Mia Oberländer’s Open-Plan Babel
The Hamburg cartoonist brings Expressionist distortion and crayon-box color to Silicon Valley’s voice-mode revolution

Two clusters of workers face each other across a shared desk, leaning into their monitors. Lines of speech radiate outward from their mouths — not toward each other, but into bright red gooseneck microphones mounted where keyboards should be.
Is he talking to me, or is he just talking to himself? In Mia Oberländer’s illustration, the answer is that it doesn’t matter. Everyone is talking, all at once, into the void of their own screen. The office has become a place where speech is ambient, directionless, aimed at no one present.
The piece accompanies a Bloomberg Businessweek feature on the rise of AI tools that replace typing with continuous dictation. But Oberländer, a Berlin-based cartoonist and illustrator whose comics work trades in deadpan exaggeration, doesn’t draw the technology as sleek or aspirational. She draws it as what it would actually look and sound like in a room full of people.
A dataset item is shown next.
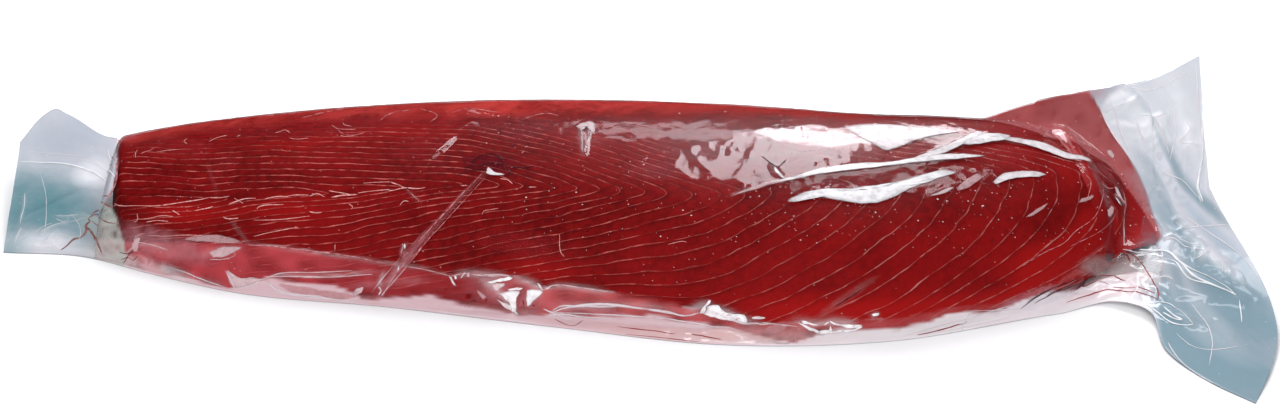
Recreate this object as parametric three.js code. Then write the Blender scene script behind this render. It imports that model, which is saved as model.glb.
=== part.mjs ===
// A raw tuna loin sealed in a clear vacuum bag, lying on its flat underside.
// Millimetres, +X along the loin from its tail end to its thick end, +Y to the back, +Z up.
// The bag is shut, so film and flesh are one solid: a top sheet drawn tight over the loin,
// a bottom sheet under it, and two flat film ends that stand off the surface.
import * as THREE from "three";

// ---- driving dimensions -------------------------------------------------------------------

// The loin, station by station: [x, front edge y, back edge y, height of the crest].
const LOIN = [
  [-340, 28, 124, 43],
  [-300, 7, 133, 50],
  [-250, -14, 138, 57],
  [-150, -35, 133, 70],
  [-50, -52, 124, 78],
  [50, -69, 112, 81],
  [150, -75, 102, 78],
  [200, -57, 106, 73],
  [250, -33, 110, 64],
  [290, 4, 102, 51],
  [320, 40, 84, 34],
];
const TAIL_X = LOIN[0][0];
const NOSE_X = LOIN[LOIN.length - 1][0];
const TAIL_ROUND = 10; // the tail end is cut off blunt
const NOSE_ROUND = 26; // the thick end is a rounded nose
const CREST = 0.72; // how far back across the loin its crest lies

// The two long edges of the bag in plan, by the distance along the bag: [along, x, y].
const FRONT_EDGE = [
  [-400, -397, 31],
  [-345, -345, 25],
  [-300, -300, 3],
  [-250, -250, -19],
  [-150, -150, -39],
  [-50, -50, -63],
  [50, 50, -84],
  [150, 150, -79],
  [250, 250, -47],
  [285, 285, -38],
  [303, 304, -56],
  [318, 306, -90],
  [338, 326, -127],
  [354, 347, -150],
];
const BACK_EDGE = [
  [-400, -408, 146],
  [-390, -396, 163],
  [-384, -388, 167],
  [-376, -378, 160],
  [-345, -345, 132],
  [-300, -300, 141],
  [-150, -150, 141],
  [0, 0, 130],
  [150, 150, 116],
  [240, 240, 116],
  [285, 285, 93],
  [320, 322, 97],
  [354, 354, 110],
];
const RIM_BOW = 20; // how far the line where the loin ends bows out
const END_BOW = 27; // how far the cut edge of the right film end bows out
const END_BOW_SHARE = 0.72; // and over how much of its width, from the front

// Where the two sheets lie together, the film's height over the surface.
const FILM = 1.6; // both sheets together
const BACK_HEM = [ // height of the hem behind the loin: [along, z]
  [60, 9],
  [140, 20],
  [225, 52],
  [285, 82],
  [320, 89],
  [354, 100],
];
const RIGHT_FRONT_Y = -150; // where the right end's slope starts
const RIGHT_FROM = [250, 315]; // and the stretch over which it starts that far forward
const RIGHT_CURVE = 2.8; // how late across the bag the slope rises
const LEFT_FROM = [-318, -343];
const LEFT_FOLD = [[-405, 138], [-337, 97]]; // the crease across the left end, in plan
const LEFT_FOLD_Z = 18;
const LEFT_FRONT_Y = 32;
const LEFT_BACK_SLOPE = 0.43; // behind the crease the left end stands up
const FILM_BLEND = 7; // radius where the film leaves the flesh

// Folds and dents pressed into the film: [x, y, x, y, height, half width].
const FOLDS = [
  [-104, 68, -168, -30, 2.6, 5], // the long crease across the loin
  [-108, 76, -78, 82, -3.2, 9], // the dent that it starts from
  [-118, -50, -62, -58, 4.5, 7], // crumples along the front
  [-46, -66, 62, -78, 3.4, 6],
  [40, -74, 66, -80, 4.5, 7],
  [100, -78, 142, -84, 4, 6],
  [-300, 0, -150, -40, 3, 9],
  [262, 96, 276, 40, 3.5, 6], // the rim where the film leaves the thick end
  [276, 40, 290, 0, 3.5, 6],
  [302, -6, 356, -44, 5, 6], // the folded corner of the right end
  [306, -52, 330, -70, 3.5, 5],
  [336, 100, 352, 20, 3, 6],
  [-392, 60, -348, 92, 2.5, 6], // and of the left end
];

// ---- the mesh's fineness -------------------------------------------------------------------

const RULINGS = [ // [from, to, steps] along the bag
  [-400, -345, 7],
  [-345, -325, 4],
  [-325, 245, 50],
  [245, 354, 19],
];
const BOTTOM_STEPS = 12; // across the bottom sheet
const TOP_SHARE = 3; // top steps to each bottom step
const SAMPLES = 240; // along a ruling, before it is divided evenly

const FILM_RED = 0x8c1420;

// ---- curves ---------------------------------------------------------------------------------

const { clamp, lerp, smoothstep } = THREE.MathUtils;

// 0 at one place and 1 at another, eased, in either direction.
function ease(from, to, value) {
  return from < to ? smoothstep(value, from, to) : 1 - smoothstep(value, to, from);
}

// A smooth curve through one column of a list of stations, whose first column is the place.
function through(stations, column, place) {
  const last = stations.length - 1;
  const at = clamp(place, stations[0][0], stations[last][0]);
  let i = 0;
  while (i < last - 1 && at > stations[i + 1][0]) i += 1;
  const slope = (k) => (stations[k + 1][column] - stations[k][column]) / span(k);
  const span = (k) => stations[k + 1][0] - stations[k][0];
  const tangent = (k) => {
    if (k === 0) return slope(0);
    if (k === last) return slope(last - 1);
    return (slope(k - 1) * span(k) + slope(k) * span(k - 1)) / (span(k - 1) + span(k));
  };
  const t = (at - stations[i][0]) / span(i);
  const rest = 1 - t;
  return (
    (1 + 2 * t) * rest * rest * stations[i][column] +
    t * rest * rest * span(i) * tangent(i) +
    t * t * (3 - 2 * t) * stations[i + 1][column] -
    t * t * rest * span(i) * tangent(i + 1)
  );
}

// The higher of two heights, with the corner between them rounded.
function higher(a, b, radius) {
  const share = clamp(0.5 + (0.5 * (a - b)) / radius, 0, 1);
  return lerp(b, a, share) + radius * share * (1 - share);
}

// ---- the loin ---------------------------------------------------------------------------------

function loinAt(x) {
  return {
    front: through(LOIN, 1, x),
    back: through(LOIN, 2, x),
    crest: through(LOIN, 3, x),
  };
}

// How high the flesh stands at a place in plan, 0 outside it.
function fleshHeight(x, y) {
  if (x <= TAIL_X || x >= NOSE_X) return 0;
  const { front, back, crest } = loinAt(x);
  if (y <= front || y >= back) return 0;
  const crestY = lerp(front, back, CREST);
  const tail = Math.max((TAIL_X + TAIL_ROUND - x) / TAIL_ROUND, 0);
  const nose = Math.max((x - NOSE_X + NOSE_ROUND) / NOSE_ROUND, 0);
  const ends = Math.sqrt((1 - tail ** 2.5) * (1 - nose ** 2.2));
  if (y < crestY) return ends * crest * (1 - ((crestY - y) / (crestY - front)) ** 2.15) ** 0.53;
  return ends * crest * (1 - ((y - crestY) / (back - crestY)) ** 2.8) ** 0.45;
}

// 1 well inside the loin's footprint, 0 outside it.
function underLoin(x, y) {
  const { front, back } = loinAt(x);
  const across = ease(0, 10, y - front) * ease(0, 24, back - y);
  return across * ease(0, 14, x - TAIL_X) * ease(0, 24, NOSE_X - x);
}

// ---- the film -----------------------------------------------------------------------------------

// The film's height where it lies flat on itself, away from the flesh.
function sheetHeight(along, x, y) {
  const front = through(FRONT_EDGE, 2, along);
  const start = lerp(front, RIGHT_FRONT_Y, ease(RIGHT_FROM[0], RIGHT_FROM[1], along));
  const across = Math.max((y - start) / (through(BACK_EDGE, 2, along) - start), 0);
  const slope = through(BACK_HEM, 1, along) * across ** RIGHT_CURVE;
  const [[x0, y0], [x1, y1]] = LEFT_FOLD;
  const foldY = lerp(y0, y1, (x - x0) / (x1 - x0));
  const lower = (LEFT_FOLD_Z * (y - LEFT_FRONT_Y)) / (foldY - LEFT_FRONT_Y);
  const upper = LEFT_FOLD_Z + LEFT_BACK_SLOPE * (y - foldY);
  const left = Math.max(higher(lower, upper, 2), 0) * ease(LEFT_FROM[0], LEFT_FROM[1], along);
  return FILM + Math.max(slope, left);
}

// How far the folds stand up from the smooth film.
function foldHeight(x, y) {
  let height = 0;
  for (const [x0, y0, x1, y1, rise, half] of FOLDS) {
    const lengthSquared = (x1 - x0) ** 2 + (y1 - y0) ** 2;
    const t = clamp(((x - x0) * (x1 - x0) + (y - y0) * (y1 - y0)) / lengthSquared, 0, 1);
    const away = Math.hypot(x - lerp(x0, x1, t), y - lerp(y0, y1, t)) / half;
    height += rise * Math.exp(-away * away) * (0.35 + 0.65 * Math.sin(Math.PI * t));
  }
  return height;
}

// A place in plan, from the distance along the bag and the share across it, 0 at the front.
function placeAt(along, share) {
  const rim = RIM_BOW * Math.sin(Math.PI * share) * ease(235, 290, along);
  const edge = END_BOW * Math.sin(Math.PI * Math.min(share / END_BOW_SHARE, 1));
  const bow = lerp(rim, edge, ease(295, 354, along));
  return {
    x: lerp(through(FRONT_EDGE, 1, along), through(BACK_EDGE, 1, along), share) + bow,
    y: lerp(through(FRONT_EDGE, 2, along), through(BACK_EDGE, 2, along), share),
  };
}

// One point of the film: its place, its top and its underside.
function filmAt(along, share) {
  const { x, y } = placeAt(along, share);
  const sheet = sheetHeight(along, x, y);
  const hem = Math.min(share, 1 - share) * 12;
  const smooth = higher(fleshHeight(x, y) + FILM / 2, sheet, FILM_BLEND * Math.min(hem, 1));
  const top = Math.max(smooth + foldHeight(x, y) * Math.min(hem, 1), sheet);
  return { x, y, top, underside: lerp(sheet - FILM, 0, underLoin(x, y)) };
}

// A ruling across the bag on one side, divided so that its points lie evenly along the film.
function ruling(along, side, steps) {
  const point = (share) => {
    const film = filmAt(along, share);
    return new THREE.Vector3(film.x, film.y, film[side]);
  };
  const run = [0];
  for (let i = 1; i <= SAMPLES; i += 1)
    run.push(run[i - 1] + point(i / SAMPLES).distanceTo(point((i - 1) / SAMPLES)));
  return Array.from({ length: steps + 1 }, (_, j) => {
    const target = (run[SAMPLES] * j) / steps;
    let i = 0;
    while (i < SAMPLES - 1 && run[i + 1] < target) i += 1;
    return point((i + (target - run[i]) / (run[i + 1] - run[i])) / SAMPLES);
  });
}

// ---- the closed solid -----------------------------------------------------------------------

function bagGeometry() {
  const places = [RULINGS[0][0]];
  for (const [from, to, steps] of RULINGS)
    for (let i = 1; i <= steps; i += 1) places.push(lerp(from, to, i / steps));
  const topSteps = BOTTOM_STEPS * TOP_SHARE;
  const vertices = [];
  const sheet = (side, steps) =>
    places.map((along) =>
      ruling(along, side, steps).map((p) => vertices.push(p.x, p.y, p.z) / 3 - 1),
    );
  const top = sheet("top", topSteps);
  const bottom = sheet("underside", BOTTOM_STEPS);
  const faces = [];
  const quad = (a, b, c, d) => faces.push(a, b, c, a, c, d);
  for (let i = 0; i < places.length - 1; i += 1) {
    for (let j = 0; j < topSteps; j += 1)
      quad(top[i][j], top[i + 1][j], top[i + 1][j + 1], top[i][j + 1]);
    for (let j = 0; j < BOTTOM_STEPS; j += 1)
      quad(bottom[i][j], bottom[i][j + 1], bottom[i + 1][j + 1], bottom[i + 1][j]);
    quad(bottom[i][0], bottom[i + 1][0], top[i + 1][0], top[i][0]);
    quad(top[i][topSteps], top[i + 1][topSteps], bottom[i + 1][BOTTOM_STEPS], bottom[i][BOTTOM_STEPS]);
  }
  // The two cut ends, where each bottom step meets several top steps.
  for (const [i, flip] of [[0, false], [places.length - 1, true]]) {
    const triangle = (a, b, c) => faces.push(...(flip ? [a, b, c] : [a, c, b]));
    for (let j = 0; j < BOTTOM_STEPS; j += 1) {
      const first = j * TOP_SHARE;
      for (let k = first; k < first + TOP_SHARE; k += 1)
        triangle(bottom[i][j], top[i][k + 1], top[i][k]);
      triangle(bottom[i][j], bottom[i][j + 1], top[i][first + TOP_SHARE]);
    }
  }
  const geometry = new THREE.BufferGeometry();
  geometry.setAttribute("position", new THREE.Float32BufferAttribute(vertices, 3));
  geometry.setIndex(faces);
  return geometry;
}

// The origin is on the surface under the middle of the bag.
const geometry = bagGeometry();
geometry.computeBoundingBox();
const middle = geometry.boundingBox.getCenter(new THREE.Vector3());
geometry.translate(-middle.x, -middle.y, -geometry.boundingBox.min.z);
geometry.computeVertexNormals();

const bag = new THREE.Mesh(
  geometry,
  new THREE.MeshStandardMaterial({ color: FILM_RED, roughness: 0.2, metalness: 0 }),
);
bag.name = "bagged_tuna_loin";

const part = new THREE.Group();
part.add(bag);
export default part;
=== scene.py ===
"""A raw tuna loin sealed in a clear vacuum bag, laid out as a Blender add-on and run as a script.

Millimetres in the tables, metres in the scene. X runs along the loin from its tail end to its
thick end, Y to the back, Z up. The tables keep the bag's own origin; OFFSET takes them into the
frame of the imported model.
"""

import functools
import math

import bmesh
import bpy
import numpy as np
from bpy.props import FloatProperty, FloatVectorProperty, IntProperty, PointerProperty
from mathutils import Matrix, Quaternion, Vector


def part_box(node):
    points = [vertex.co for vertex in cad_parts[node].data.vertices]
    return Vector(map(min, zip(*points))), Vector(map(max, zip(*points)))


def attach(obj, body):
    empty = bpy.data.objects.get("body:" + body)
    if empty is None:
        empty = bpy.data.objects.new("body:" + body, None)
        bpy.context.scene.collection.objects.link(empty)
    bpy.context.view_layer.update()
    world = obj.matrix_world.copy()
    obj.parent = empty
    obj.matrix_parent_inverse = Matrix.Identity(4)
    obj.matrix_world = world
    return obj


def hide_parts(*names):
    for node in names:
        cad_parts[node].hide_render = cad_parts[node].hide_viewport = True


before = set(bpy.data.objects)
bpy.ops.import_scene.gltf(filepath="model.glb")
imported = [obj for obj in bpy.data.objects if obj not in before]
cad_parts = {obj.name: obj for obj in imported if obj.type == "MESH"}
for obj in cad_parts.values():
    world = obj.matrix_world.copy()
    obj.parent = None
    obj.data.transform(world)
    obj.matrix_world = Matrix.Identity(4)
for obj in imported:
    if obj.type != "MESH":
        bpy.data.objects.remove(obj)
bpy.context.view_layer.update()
BAG_NODE = "bagged_tuna_loin"
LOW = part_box(BAG_NODE)[0]

bl_info = {
    "name": "Vacuum-packed raw tuna loin",
    "version": (1, 0, 0),
    "blender": (4, 5, 0),
    "location": "View3D > Sidebar > Tuna Loin",
    "description": "Builds a raw tuna loin sealed in a clear vacuum bag",
    "category": "Add Mesh",
}

MM = 0.001
BAG_LOW_X, BAG_LOW_Y = -408.0, -150.0  # the bag's lowest x and y in its own origin, mm
OFFSET = np.array((LOW.x / MM - BAG_LOW_X, LOW.y / MM - BAG_LOW_Y, 0.0))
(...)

That comics sensibility, where exaggeration is a form of honesty, is what makes the piece land. The two groups mirror each other symmetrically, talking into their respective machines while the monitors form a wall between them. The mirroring makes them look almost like they’re in conversation with each other.
The article quotes Wispr’s CEO: “You are not a crazy person for talking to your computer.” Oberländer’s illustration asks the harder question: once everyone starts talking to their machines at once, is anyone still listening to each other?